Question

an object of height 4 cm is placed 16 cm away from the optical centre of a convex lens of focal length 24 cm find the position size and nature of the image formed

Answer 1

Given :

In convex lens,

Object height = 4cm.

Object distance = - 16cm

Focal length = 24cm.

To find :

The position, size and nature of the image formed.

Solution :

Using lens formula that is,

The formula which gives the relationship between image distance, object distance and focal length of a lens is known as the lens formula.

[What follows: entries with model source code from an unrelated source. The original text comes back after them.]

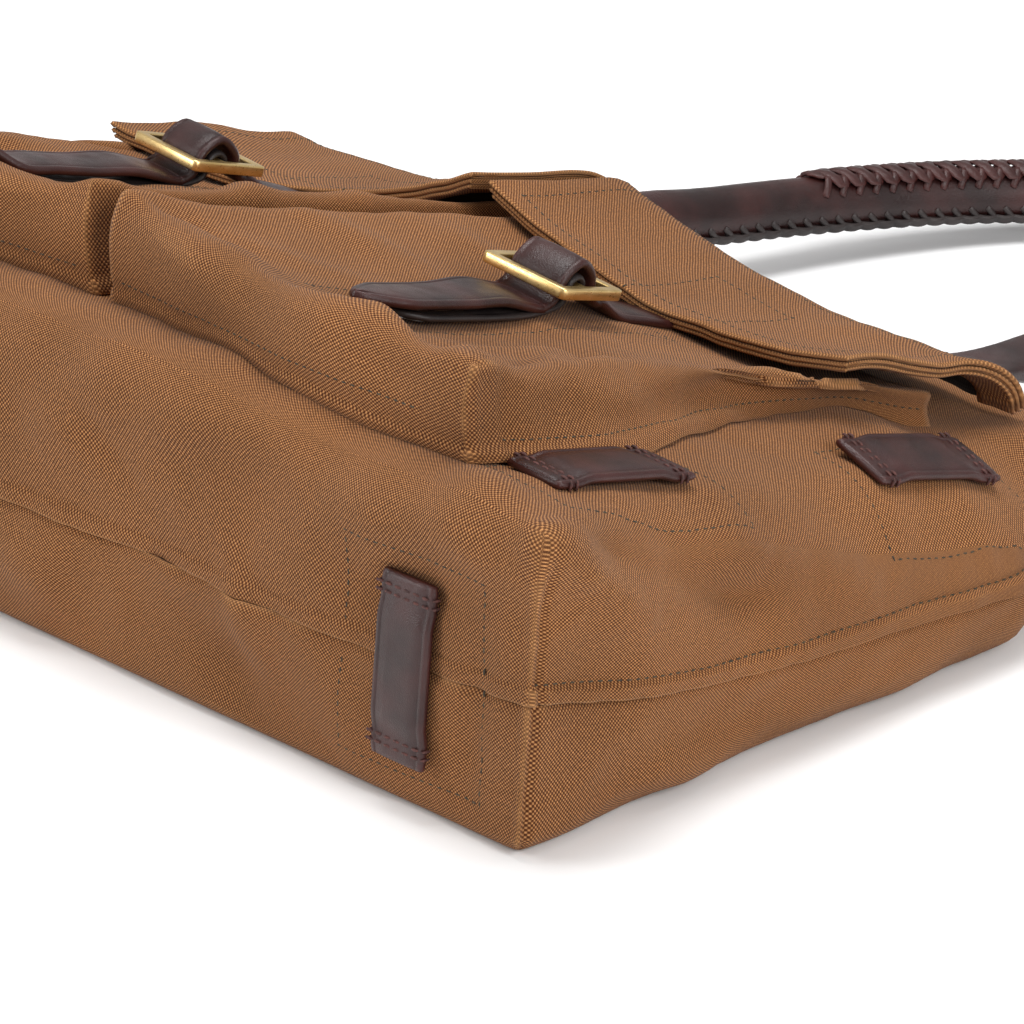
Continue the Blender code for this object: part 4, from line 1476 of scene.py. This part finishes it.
def make_plait(name, body, place_at, start, end):
    """Three laces plaited along the top of the handle, and the loops that hold them down."""
    bm = bmesh.new()
    period = 23.0
    swing = radians(50)
    tilt = radians(14)
    for strand in range(3):
        phase = 2 * pi * strand / 3
        points, outs = [], []
        run = start
        while run < end:
            turn = 2 * pi * (run - start) / period + phase
            fade = ease(min(run - start, end - run), -2, 9)
            angle = tilt + swing * sin(turn) * fade
            height = 1.1 + 1.15 * (1 + sin(2 * turn + 0.4)) / 2 * fade
            spot = place_at(run, angle, height)
            points.append(spot)
            outs.append((spot - place_at(run, angle, -6)).normalized())
            run += 1.5
        cord_along(bm, points, 2.7, 1.0, outs)
    run = start + 3
    while run < end - 3:
        for edge in (1, -1):
            points, outs = [], []
            for t in steps(0, 1, 7):
                angle = tilt + edge * (radians(36) + radians(36) * t)
                height = 1.9 * cos(t * pi / 2 * 1.12) + 0.1
                spot = place_at(run + 3.4 * (t - 0.5) * edge, angle, height)
                points.append(spot)
                outs.append((spot - place_at(run, angle, -6)).normalized())
            cord_along(bm, points, 1.5, 0.8, outs)
        run += period / 3
    made = to_object("handle_plait_" + name, bm, leather)
    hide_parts("handle_wrap_" + name)
    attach(made, body)


# Mouth


def refine(node_name, material, width=0.35):
    """A bevelled copy of a metal CAD node, to stand for it."""
    cad = frame["nodes"][node_name]
    mesh = cad.data.copy()
    made = bpy.data.objects.new(node_name + "_fine", mesh)
    bpy.context.scene.collection.objects.link(made)
    mesh.materials.clear()
    mesh.materials.append(material)
    bm = bmesh.new()
    bm.from_mesh(mesh)
    bmesh.ops.remove_doubles(bm, verts=bm.verts, dist=0.00001)
    bmesh.ops.dissolve_limit(bm, angle_limit=radians(1), verts=bm.verts, edges=bm.edges)
    bm.to_mesh(mesh)
    bm.free()
    soft = made.modifiers.new("Worn edges", "BEVEL")
    soft.width = width * MM
    soft.segments = 2
    soft.limit_method = "ANGLE"
    soft.angle_limit = radians(40)
    freeze(made)
    made.data.shade_smooth()
    made.data.set_sharp_from_angle(angle=radians(35))
    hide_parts(node_name)
    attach(made, cad["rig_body"])
    return made


def make_tape(side):
    """A zip tape: woven cloth from the canvas edge down to its row of brass teeth."""
    front = side == "front"
    body = "mouth_front" if front else "root"
    top = (291, 45.5) if front else (291, 21.6)
    path = [Vector((0, y, z)) for y, z in (top, (295, top[1] - 0.6 if front else top[1] + 0.4))]
    sign = 1 if front else -1
    path += [Vector((0, 297.4, 32 + sign * 6.4)), Vector((0, 297.2, 32 + sign * 1.3))]
    path = smooth_path(path, 5)
    bm = bmesh.new()

    def place(x, j):
        ripple = 0.35 * noise.noise(Vector((x / 11, j / 3, 4.2 + sign)))
        spot = path[j]
        return Vector((x, spot.y + ripple, spot.z))

    add_grid(bm, steps(-167, 167, 120), list(range(len(path))), place, lambda x, j: (x * MM, j * MM))
    made = to_object("zip_cloth_" + side, bm, tape_cloth, up=Vector((0, 1, 0)))
    thicken(made, 0.9, 0)
    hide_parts("zip_tape_" + side)
    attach(made, body)
    bm = bmesh.new()
    pitch = 2.6
    for i in range(round(2 * 165 / pitch)):
        x = -165 + pitch * i + (pitch / 2 if front else 0)
        tooth(bm, Vector((x, 297.2, 32 + sign * 0.75)), sign)
    teeth = to_object("zip_teeth_" + side, bm, brass, smooth=False)
    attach(teeth, body)


def tooth(bm, centre, sign):
    """One tooth: a clasp round the tape's edge with a narrower tip."""
    rings = []
    for z, wide, deep in ((1.5, 0.85, 1.25), (0.5, 1.0, 1.5), (-0.3, 0.9, 1.3), (-1.0, 0.5, 0.9)):
        ring = []
        for a, b in ((1, 1), (-1, 1), (-1, -1), (1, -1)):
            ring.append(bm.verts.new(world(centre + Vector((a * wide, b * deep, sign * z)))))
        rings.append(ring)
    for low, high in zip(rings, rings[1:]):
        for k in range(4):
            n = (k + 1) % 4
            bm.faces.new((low[k], low[n], high[n], high[k]))
    bm.faces.new(rings[0][::-1])
    bm.faces.new(rings[-1])


def make_linings():
    """The dark cotton inside the bag, hanging a little inside the canvas."""
    for front in (True, False):
        bm = bmesh.new()
        side_name = "front" if front else "back"
        end = 286
        ys = steps(7, end, 60)
        us = steps(-1, 1, 80)
        shares = steps(0.03, 1, 10)

        def inner(u, y, share):
            point = body_place(u * along(HALF_WIDTHS, y), y, share, front)
            seam = seam_height(point.x, y)
            z = seam + (point.z - seam) * (0.9 if share > 0.5 else 0.97)
            limit = 7.5 if front else 8.5
            gap = front_height(point.x, y) - limit if front else back_height(point.x, y) + 5.0
            z = min(z, gap) if front else max(z, gap)
            return Vector((point.x * 0.972, point.y, z))

        def face(u, y):
            return inner(u, y, 1)

        def bottom(u, share):
            return inner(u, ys[0], share)

        add_grid(bm, us, ys, face, lambda u, y: (u * 0.2, y * MM))
        add_grid(bm, us, shares, bottom, lambda u, s: (u * 0.2, -0.05 * (1 - s)))
        for sign in (-1, 1):

            def wall(y, share):
                return inner(sign, y, share)

            add_grid(bm, ys, shares, wall, lambda y, s: (sign * (0.2 + 0.05 * (1 - s)), y * MM))
        made = to_object("inner_" + side_name, bm, lining, centre=(0, 140, 34))

        def sag(place, normal):
            return 1.3 * noise.noise(place / 30) - 1.6

        displace(made, sag)
        thicken(made, 0.8, -1)
        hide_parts(side_name + "_lining")
        if front:
            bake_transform(made)
        else:
            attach(made, "root")


def make_body_stitches():
    """Rows beside the side seams, and the mouth's hems."""
    bm = bmesh.new()
    tree = front_tree_and_back
    for sign in (-1, 1):
        points = []
        for y in steps(2, 262, 110):
            z = seam_height(sign * 219, y) + FELL + 0.9
            points.append((sign * (along(HALF_WIDTHS, y) + 4), y, z))
        add_stitches(bm, on_cloth(tree, points, (-sign, 0, 0)), *SEAM_STITCH)
    finish_stitches(bm, "seam_stitches", thread, "root")
    for side, tree, way in (("front", front_tree, -1), ("back", back_tree, 1)):
        bm = bmesh.new()
        for y in (281, 295):
            points = []
            for x in steps(-186, 186, 120):
                z = front_height(x, y) if side == "front" else back_height(x, y)
                points.append((x, y, z))
            add_stitches(bm, on_cloth(tree, points, (0, 0, way)), *SEAM_STITCH)
        if side == "front":
            blended = ("root", "mouth_front", *MOUTH_TURN)
            finish_stitches(bm, "hem_stitches_front", thread, "mouth_front", blended)
        else:
            finish_stitches(bm, "hem_stitches_back", thread, "root")


def make_mouth():
    for side in ("front", "back"):
        make_tape(side)
        refine("frame_bar_" + side, steel)
    for side in ("left", "right"):
        refine("frame_pin_" + side, steel, 0.3)
        refine("zip_end_" + side, leather, 0.6)
    refine("zip_slider", brass, 0.3)
    refine("zip_puller", brass, 0.5)


# Putting it together

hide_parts("front_panel", "front_band")
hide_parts("back_panel")
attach(back_canvas, "root")
front_tree_and_back = joined_tree(front_canvas, back_canvas)
for name, sign in (("left", -1), ("right", 1)):
    make_pocket(name, sign)
    make_flap(name, sign)
    make_strap(name, sign)
    make_buckle(name, sign)
MOUTH_TURN = (world((0, 256, 32)), world((0, 280, 32)))
make_loops()
make_linings()
make_body_stitches()
make_mouth()
make_handle("front")
make_handle("back")
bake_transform(front_canvas)


# Camera, lights and floor


def make_stage():
    floor = bpy.data.meshes.new("floor")
    bm = bmesh.new()
    bmesh.ops.create_grid(bm, x_segments=1, y_segments=1, size=6)
    bm.to_mesh(floor)
    bm.free()
    plane = bpy.data.objects.new("floor", floor)
    plane.location.z = -0.0004
    bpy.context.scene.collection.objects.link(plane)
    paper, _, shader = nodes_of("floor_paper", 0.7)
    shader.inputs["Base Color"].default_value = (0.93, 0.93, 0.93, 1)
    shader.inputs["Specular IOR Level"].default_value = 0.2
    floor.materials.append(paper)

    scene = bpy.context.scene
    scene.view_settings.view_transform = "Standard"
    surroundings = bpy.data.worlds.new("studio")
    surroundings.use_nodes = True
    background = surroundings.node_tree.nodes["Background"]
    background.inputs["Color"].default_value = (1, 1, 1, 1)
    background.inputs["Strength"].default_value = 0.5
    scene.world = surroundings

    middle = world((60, 120, 50))
    for name, place, size, power in (
        ("key", (-0.1, 0.1, 1.6), 0.9, 21),
        ("fill", (-0.9, -1.3, 0.7), 0.7, 12),
        ("side", (1.5, -0.3, 0.8), 0.7, 16),
    ):
        light = bpy.data.lights.new(name, "AREA")
        light.energy = power
        light.size = size
        lamp = bpy.data.objects.new(name, light)
        lamp.location = middle + Vector(place)
        lamp.rotation_euler = (-Vector(place)).to_track_quat("-Z", "Y").to_euler()
        scene.collection.objects.link(lamp)

    azimuth, elevation, roll = radians(45.6), radians(21.6), radians(1.0)
    target = world((123.6, 88.5, 52.8))
    back = Vector(
        (sin(azimuth) * cos(elevation), -cos(azimuth) * cos(elevation), sin(elevation))
    )
    right = Vector((cos(azimuth), sin(azimuth), 0))
    up = back.cross(right)
    turned_right = right * cos(roll) + up * sin(roll)
    turned_up = up * cos(roll) - right * sin(roll)
    lens = bpy.data.cameras.new("camera")
    lens.sensor_width = 36
    lens.lens = 36 * 4670.3 / 1024
    camera = bpy.data.objects.new("camera", lens)
    turn = Matrix((turned_right, turned_up, back)).transposed()
    camera.matrix_world = Matrix.Translation(target + back * 1.4037) @ turn.to_4x4()
    scene.collection.objects.link(camera)
    scene.camera = camera


make_stage()
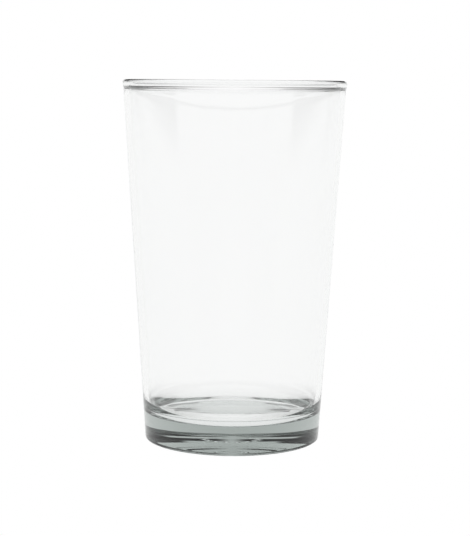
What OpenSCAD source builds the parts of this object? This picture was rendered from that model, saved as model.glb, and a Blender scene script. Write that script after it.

The lens formula can be written as :

$\boxed{ \bf \dfrac{1}{v} - \dfrac{1}{u}= \dfrac{1}{f}}$

where,

• v denotes image distance
• u denotes object distance
• f denotes focal length

by substituting all the given values in the formula,

$\leadsto{ \sf \dfrac{1}{v} - \dfrac{1}{u}= \dfrac{1}{f}}$

$\leadsto{ \sf \dfrac{1}{v} - \dfrac{1}{( - 16)}= \dfrac{1}{24}}$

$\leadsto{ \sf \dfrac{1}{v} + \dfrac{1}{16}= \dfrac{1}{24}}$

$\leadsto{ \sf \dfrac{1}{v} = \dfrac{1}{24} - \dfrac{1}{16}}$

$\leadsto{ \sf \dfrac{1}{v} = \dfrac{2 - 3}{48} }$

$\leadsto{ \sf \dfrac{1}{v} = - \dfrac{1}{48} }$

$\leadsto{ \sf v = - 48\: cm }$

thus, the position of image is -48cm.

Now, to find size of image we have to use magnification formula that is

$\boxed{ \bf m = \dfrac{h'}{h} = \dfrac{v}{u} }$

where,

• m denotes magnification
• h' denotes image height
• h denotes object height

by substituting all the given values in the formula,

$\leadsto{ \sf \dfrac{h'}{h} = \dfrac{v}{u} }$

$\leadsto{ \sf \dfrac{h'}{4} = \dfrac{-48}{ -16} }$

$\leadsto{ \sf {h'} = \dfrac{48 \times 4}{16} }$

$\leadsto{ \sf {h'} = \dfrac{192}{16} }$

$\leadsto{ \sf {h'} = 12\: cm}$

thus, the size of image is 2.5cm

Nature of image :

• The image is erect and virtual.
• The image is enlarged.